— start of Raw data —

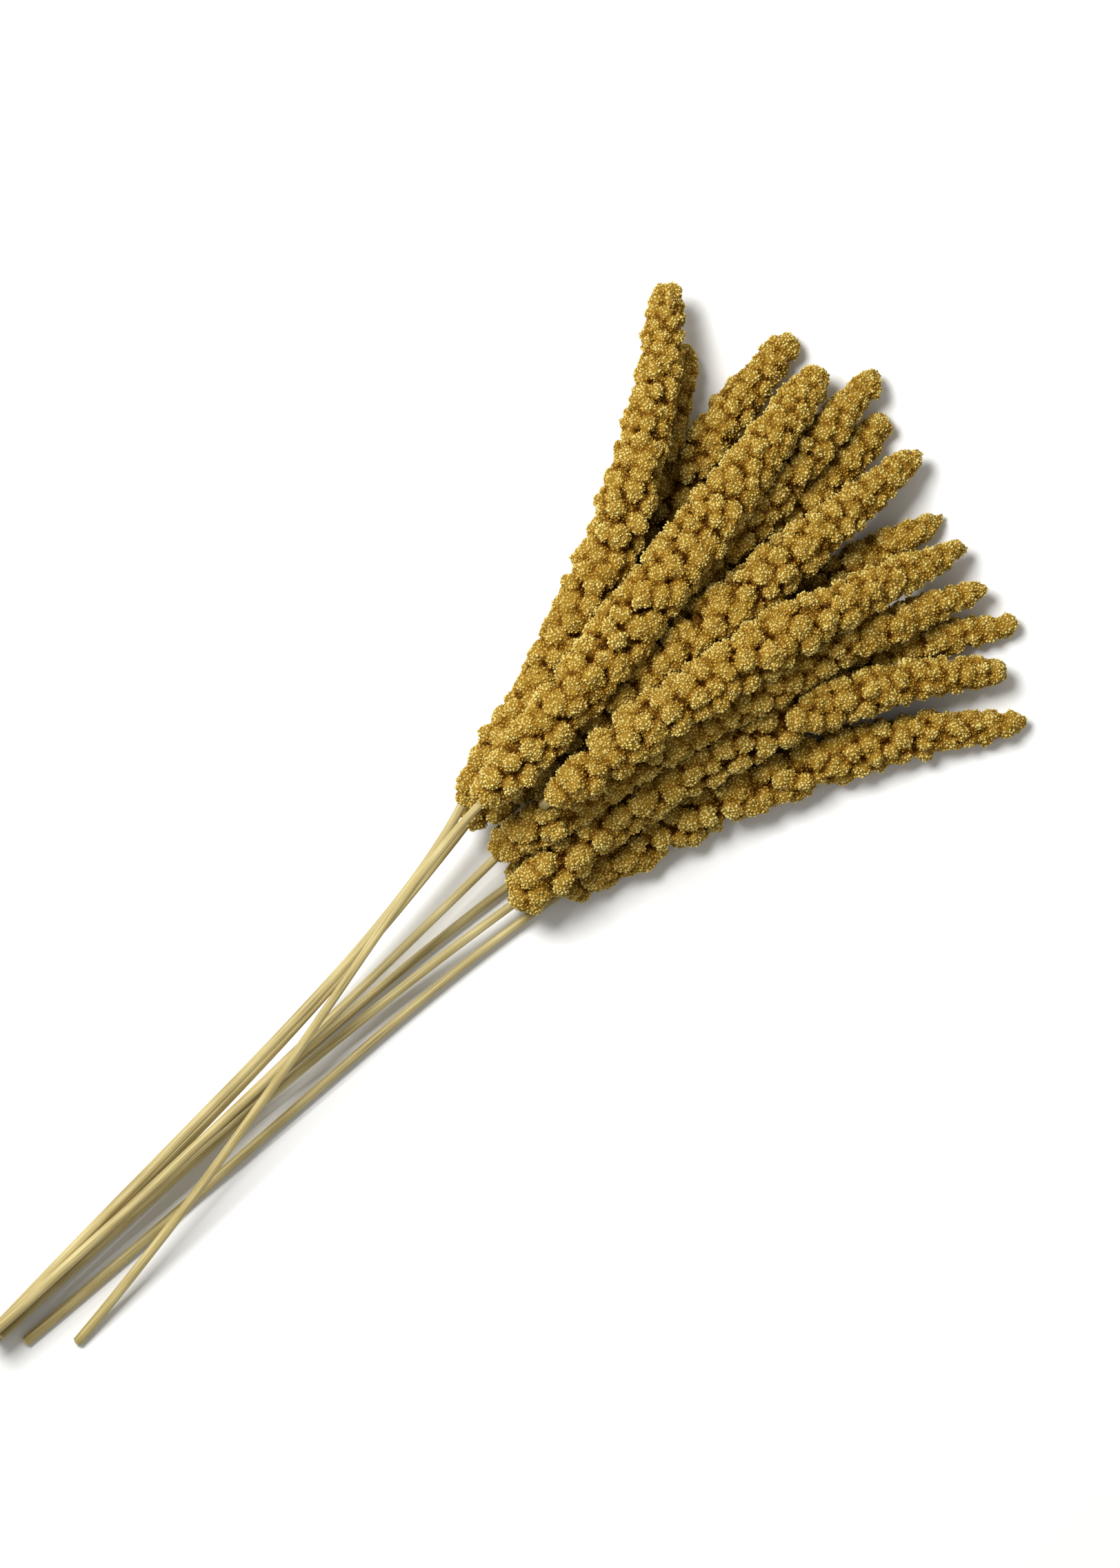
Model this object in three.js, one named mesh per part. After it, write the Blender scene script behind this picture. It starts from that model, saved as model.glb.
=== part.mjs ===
// A loose bunch of dried foxtail millet lying on a flat surface: thirteen seed heads,
// each on its own straw stem.
// Millimetres and degrees. +X runs along the bunch from the cut ends to the tips, +Y to its left, +Z up.
import * as THREE from "three";
import { mergeVertices } from "three/addons/utils/BufferGeometryUtils.js";

// Seed heads
const headDiameter = 18.5; // at the thickest place, between the lobes
const neckDiameter = 12.5; // where the head starts around its stem
const swellLength = 90; // from the neck to the thickest place
const tipTaper = 2.2; // above 1 the head stays thick and narrows late
const neckRounding = 5;
const tipRounding = 6;
const neckRings = [0.12, 0.5]; // where the rounded base has its rings, as shares of neckRounding
const tipRing = 0.4; // and the rounded tip, as a share of tipRounding
const lobeHeight = 0.9; // how far a seed cluster stands out of the head
const lobeSpacing = 11; // from one row of clusters to the next, along the head
const lobesAround = 5;

// Stems
const stemTopDiameter = 3.8; // where it enters the head
const stemCutDiameter = 4.6; // at the cut end
const cutHandle = 0.5; // share of its reach over which a stem holds its direction from the cut end
const neckHandle = 0.22; // and from the head
const stemStep = 12; // length of one straight facet
const stemSides = 8;

// Fits
const seatDepth = 9; // how far a stem reaches into its head
const seatClearance = 0.3;
const seatWall = 0.5; // least thickness of the head around its seat
const restClearance = 1.2; // left between pieces that lie on each other
const headStiffness = 0.3; // 0 is limp over what it lies on, 1 is a straight rod

// Each spray, from left to right across the bunch. base is where the head starts, heading is its
// direction there and bend is how much it turns up to the tip. girth scales the head's thickness,
// and tip is its diameter just before the rounded tip. The stem leaves the head along lean, and
// reaches its cut end at cut along the direction end.
const sprays = [
  { base: [309.5, 26], length: 238, heading: 6.8, bend: 35.5, girth: 1.0, tip: 13,
    lean: 20, cut: [-5, 0.5], end: 2.6 },
  { base: [385, 48], length: 136, heading: 15, bend: 13, girth: 0.95, tip: 9,
    lean: 18, cut: [314, 25], end: 14 },
  { base: [345, 29.5], length: 206, heading: 16, bend: -9, girth: 1.1, tip: 11,
    lean: 16, cut: [308, 20], end: 14 },
  { base: [314, 18.5], length: 233, heading: 6, bend: 4, girth: 1.1, tip: 13,
    lean: 1, cut: [18.7, -28.3], end: 6 },
  { base: [372, 25], length: 190, heading: 0, bend: 5, girth: 0.9, tip: 9.5,
    lean: 0, cut: [318, 17], end: -2 },
  { base: [352, 8], length: 199, heading: 1, bend: 3, girth: 1.05, tip: 11.5,
    lean: -2, cut: [316, 9], end: -2 },
  { base: [303, 17], length: 248, heading: -5.3, bend: 1, girth: 1.1, tip: 10,
    lean: 8, cut: [-6, 1], end: -1 },
  { base: [365, -4], length: 174, heading: -3.2, bend: -11, girth: 0.95, tip: 9,
    lean: 4, cut: [314, -5], end: 2 },
  { base: [336, -1.5], length: 205, heading: -4.5, bend: -16.5, girth: 1.0, tip: 9,
    lean: 2, cut: [328, -1], end: -1 },
  { base: [303, -3], length: 238, heading: -6, bend: -19, girth: 0.98, tip: 7.5,
    lean: 0, cut: [-8, 0.5], end: -2 },
  { base: [296, -16], length: 249, heading: 1.8, bend: -37.2, girth: 0.95, tip: 8.5,
    lean: -7, cut: [-6, -2.5], end: 0 },
  { base: [293, -23.5], length: 238, heading: 3.5, bend: -44.5, girth: 1.04, tip: 10.5,
    lean: -8, cut: [-3, -3], end: -1 },
  { base: [311, -35.2], length: 212, heading: -6.8, bend: -34.2, girth: 1.0, tip: 9,
    lean: -12, cut: [2.5, -12.5], end: -4 },
];

// The order in which the sprays were laid down, lowest first, counted from the left.
const layingOrder = [13, 11, 8, 6, 3, 5, 2, 12, 7, 1, 10, 4, 9];

const headColour = 0xb08a35;
const stemColour = 0xbcaa70;

const headSides = 2 * lobesAround;
const routeStep = 6; // spacing of the points that a spray is laid through
const curveParts = 8; // finer steps between two of those points
const leastParts = 3; // a short stem still has this many
const up = new THREE.Vector3(0, 0, 1);

const direction = (degrees) => new THREE.Vector2(1, 0).rotateAround(
  new THREE.Vector2(), THREE.MathUtils.degToRad(degrees));

// Radius of a head between its clusters, at a distance from its base.
function headRadius(spray, distance) {
  const scale = spray.girth / 2;
  const fromTip = spray.length - distance;
  let diameter;
  if (distance < swellLength) {
    const rise = Math.sin((Math.PI / 2) * Math.max(distance, 0) / swellLength);
    diameter = neckDiameter + (headDiameter - neckDiameter) * rise;
  } else {
    const along = (distance - swellLength) / (spray.length - swellLength);
    diameter = headDiameter - (headDiameter - spray.tip / spray.girth) * along ** tipTaper;
  }
  return scale * diameter * rounding(distance, neckRounding) * rounding(fromTip, tipRounding);
}

// 1 along a piece, falling to 0 in a quarter ellipse over its last stretch.
function rounding(distance, stretch) {
  const short = Math.min(1, Math.max(0, 1 - distance / stretch));
  return Math.sqrt(1 - short * short);
}

const stemRadius = (share) => (stemCutDiameter + (stemTopDiameter - stemCutDiameter) * share) / 2;

// The plan of a spray: points from the cut end to the tip, each with the radius that it needs around it.
function planRoute(spray) {
  const base = new THREE.Vector2(...spray.base);
  const cut = new THREE.Vector2(...spray.cut);
  const reach = base.distanceTo(cut);
  const stem = new THREE.CubicBezierCurve(
    cut,
    cut.clone().addScaledVector(direction(spray.end), cutHandle * reach),
    base.clone().addScaledVector(direction(spray.lean), -neckHandle * reach),
    base,
  );
  const stemParts = Math.max(leastParts, Math.round(reach / routeStep));
  const route = stem.getSpacedPoints(stemParts).map((at, i) => (
    { at, radius: stemRadius(i / stemParts) }));
  const headParts = Math.round(spray.length / routeStep);
  const step = spray.length / headParts;
  const at = base.clone();
  for (let i = 1; i <= headParts; i++) {
    at.addScaledVector(direction(spray.heading + spray.bend * (i - 0.5) / headParts), step);
    const distance = Math.min(i * step, spray.length - tipRing * tipRounding);
    route.push({ at: at.clone(), radius: headRadius(spray, distance) + lobeHeight });
  }
  return { points: route, base: stemParts };
}

// The lowest height at which a round piece of this radius clears the surface and all that lies there.
function supportHeight(at, radius, laid) {
  let height = radius;
  for (const [a, b] of laid) {
    const along = b.at.clone().sub(a.at);
    const share = THREE.MathUtils.clamp(at.clone().sub(a.at).dot(along) / along.lengthSq(), 0, 1);
    const apart = at.distanceTo(a.at.clone().addScaledVector(along, share));
    const contact = radius + THREE.MathUtils.lerp(a.radius, b.radius, share) + restClearance;
    if (apart < contact) {
      const level = THREE.MathUtils.lerp(a.height, b.height, share);
      height = Math.max(height, level + Math.sqrt(contact ** 2 - apart ** 2));
    }
  }
  return height;
}

// The corners of a taut line pressed down over supports at these heights.
function tautCorners(heights) {
  const corners = [0];
  for (let i = 1; i < heights.length; i++) {
    while (corners.length > 1) {
      const [a, b] = corners.slice(-2);
      if ((heights[b] - heights[a]) * (i - a) > (heights[i] - heights[a]) * (b - a)) break;
      corners.pop();
    }
    corners.push(i);
  }
  return corners;
}

const heightOn = (heights, a, b, i) => heights[a] + (heights[b] - heights[a]) * (i - a) / (b - a);

// Heights of that line, and of the straight rod that balances on the two supports around its middle.
function tautHeights(heights) {
  const corners = tautCorners(heights);
  return heights.map((_, i) => {
    const next = Math.max(1, corners.findIndex((corner) => corner >= i));
    return heightOn(heights, corners[next - 1], corners[next], i);
  });
}

function rodHeights(heights) {
  const corners = tautCorners(heights);
  const next = Math.max(1, corners.findIndex((corner) => corner >= (heights.length - 1) / 2));
  return heights.map((_, i) => heightOn(heights, corners[next - 1], corners[next], i));
}

// Lays one spray on what is already there, and gives the curve that it follows in space.
function layDown(spray, laid) {
  const { points, base } = planRoute(spray);
  const needed = points.map(({ at, radius }) => supportHeight(at, radius, laid));
  const limp = tautHeights(needed.slice(base));
  const rod = rodHeights(needed.slice(base));
  const head = limp.map((height, i) => THREE.MathUtils.lerp(height, rod[i], headStiffness));
  const stem = tautHeights([...needed.slice(0, base), head[0]]);
  const heights = [...stem.slice(0, base), ...head];
  points.forEach((point, i) => {
    point.height = heights[i];
  });
  for (let i = 1; i < points.length; i++) laid.push([points[i - 1], points[i]]);
  const curve = new THREE.CatmullRomCurve3(
    points.map(({ at, height }) => new THREE.Vector3(at.x, at.y, height)));
  curve.arcLengthDivisions = curveParts * (points.length - 1);
  return { curve, stemLength: curve.getLengths()[curveParts * base] };
}

// Turns a closed profile of (radius, distance) into a solid of revolution whose axis follows the curve.
function revolveAlong(curve, profile, sides, swell = () => 0) {
  const lathe = new THREE.LatheGeometry(profile, sides);
  lathe.deleteAttribute("normal");
  lathe.deleteAttribute("uv");
  const geometry = mergeVertices(lathe, 1e-4);
  const position = geometry.getAttribute("position");
  const vertex = new THREE.Vector3();
  for (let i = 0; i < position.count; i++) {
    vertex.fromBufferAttribute(position, i);
    const share = THREE.MathUtils.clamp(vertex.y / curve.getLength(), 0, 1);
    const along = curve.getTangentAt(share);
    const side = along.clone().cross(up).normalize();
    const over = side.clone().cross(along);
    const radius = Math.hypot(vertex.x, vertex.z);
    const grown = radius > 0 ? 1 + swell(vertex.y, Math.atan2(vertex.z, vertex.x), radius) / radius : 1;
    const place = curve.getPointAt(share)
      .addScaledVector(side, vertex.x * grown)
      .addScaledVector(over, vertex.z * grown);
    position.setXYZ(i, place.x, place.y, place.z);
  }
  geometry.computeVertexNormals();
  return geometry;
}

// A head, with a blind seat for its stem, from the base of the head to the tip of the curve.
function headGeometry(spray, { curve, stemLength }) {
  const length = curve.getLength() - stemLength;
  const shape = { ...spray, length };
  const seatRadius = stemTopDiameter / 2 + seatClearance;
  const rows = Math.round(length / lobeSpacing);
  const profile = [
    new THREE.Vector2(0, stemLength + seatDepth + seatClearance),
    new THREE.Vector2(seatRadius, stemLength + seatDepth + seatClearance),
    new THREE.Vector2(seatRadius, stemLength),
  ];
  const stations = neckRings.map((share) => share * neckRounding);
  for (let row = 1; row < rows; row++) stations.push(row * length / rows);
  stations.push(length - tipRing * tipRounding);
  stations.forEach((distance) => {
    const radius = distance < seatDepth ? Math.max(headRadius(shape, distance), seatRadius + seatWall)
      : headRadius(shape, distance);
    profile.push(new THREE.Vector2(radius, stemLength + distance));
  });
  profile.push(new THREE.Vector2(0, stemLength + length));
  // Clusters stand in rows, each row turned by half a cluster from the last.
  const cluster = (distance, angle, radius) => {
    const row = Math.round((distance - stemLength) * rows / length);
    if (radius <= seatRadius + seatClearance || row < 1 || row >= rows) return 0;
    return lobeHeight * Math.cos(lobesAround * angle + Math.PI * row);
  };
  return revolveAlong(curve, profile, headSides, cluster);
}

// A stem, from its cut end into the seat of its head.
function stemGeometry({ curve, stemLength }) {
  const parts = Math.max(leastParts, Math.round(stemLength / stemStep));
  const profile = [new THREE.Vector2(0, 0)];
  for (let i = 0; i <= parts; i++) {
    profile.push(new THREE.Vector2(stemRadius(i / parts), i * stemLength / parts));
  }
  profile.push(new THREE.Vector2(stemTopDiameter / 2, stemLength + seatDepth));
  profile.push(new THREE.Vector2(0, stemLength + seatDepth));
  return revolveAlong(curve, profile, stemSides);
}

const bunch = new THREE.Group();
const headFinish = new THREE.MeshStandardMaterial({ color: headColour, roughness: 0.85, metalness: 0 });
const stemFinish = new THREE.MeshStandardMaterial({ color: stemColour, roughness: 0.55, metalness: 0 });

const laid = [];
for (const number of layingOrder) {
  const spray = sprays[number - 1];
  const lay = layDown(spray, laid);
  const label = String(number).padStart(2, "0");
  const head = new THREE.Mesh(headGeometry(spray, lay), headFinish);
  head.name = `head_${label}`;
  const stem = new THREE.Mesh(stemGeometry(lay), stemFinish);
  stem.name = `stem_${label}`;
  bunch.add(head, stem);
}

// The origin is on the surface, under the middle of the bunch.
const box = new THREE.Box3().setFromObject(bunch, true);
const middle = box.getCenter(new THREE.Vector3());
bunch.position.set(-middle.x, -middle.y, -box.min.z);

export default bunch;
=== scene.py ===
import bpy
import bmesh
import math
import random
from mathutils import Matrix, Vector, kdtree, noise


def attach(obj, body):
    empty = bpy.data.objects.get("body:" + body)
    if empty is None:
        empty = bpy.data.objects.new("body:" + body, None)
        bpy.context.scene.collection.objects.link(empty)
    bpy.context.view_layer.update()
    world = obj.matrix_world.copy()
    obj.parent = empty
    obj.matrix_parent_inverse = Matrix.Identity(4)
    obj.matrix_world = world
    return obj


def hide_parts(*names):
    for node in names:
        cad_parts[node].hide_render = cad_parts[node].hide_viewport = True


# A loose bunch of dried foxtail millet, lying on a pale table. Metres.
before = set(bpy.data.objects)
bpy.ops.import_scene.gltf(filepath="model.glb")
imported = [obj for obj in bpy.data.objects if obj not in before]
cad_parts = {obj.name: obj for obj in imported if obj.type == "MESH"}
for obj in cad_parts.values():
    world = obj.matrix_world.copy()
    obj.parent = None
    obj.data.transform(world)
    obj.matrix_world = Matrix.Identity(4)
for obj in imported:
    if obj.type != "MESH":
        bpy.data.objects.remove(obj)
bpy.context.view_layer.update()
headNames = sorted(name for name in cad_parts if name.startswith("head"))
stemNames = sorted(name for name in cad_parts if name.startswith("stem"))
upward = Vector((0, 0, 1))
print("frame loaded:", len(headNames), "heads,", len(stemNames), "stems")


# sRGB hex to the linear colour that the shader wants
def colour(hexText):
    parts = [int(hexText[i:i + 2], 16) / 255 for i in (1, 3, 5)]
    return (*[c / 12.92 if c <= 0.04045 else ((c + 0.055) / 1.055) ** 2.4 for c in parts], 1)


# One node with its settings. An input is a constant or another node's socket.
def addNode(tree, kind, inputs=None, **settings):
    node = tree.nodes.new(kind)
    for name, value in settings.items():
        setattr(node, name, value)
    for key, value in (inputs or {}).items():
        if isinstance(value, bpy.types.NodeSocket):
            tree.links.new(value, node.inputs[key])
        else:
            node.inputs[key].default_value = value
    return node


def newMaterial(name):
    material = bpy.data.materials.new(name)
    material.use_nodes = True
    return material, material.node_tree, material.node_tree.nodes["Principled BSDF"]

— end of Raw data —

What is needed: Only lines with the string "update" belong in your answer; copy each one.

Exercise answer:
    bpy.context.view_layer.update()
bpy.context.view_layer.update()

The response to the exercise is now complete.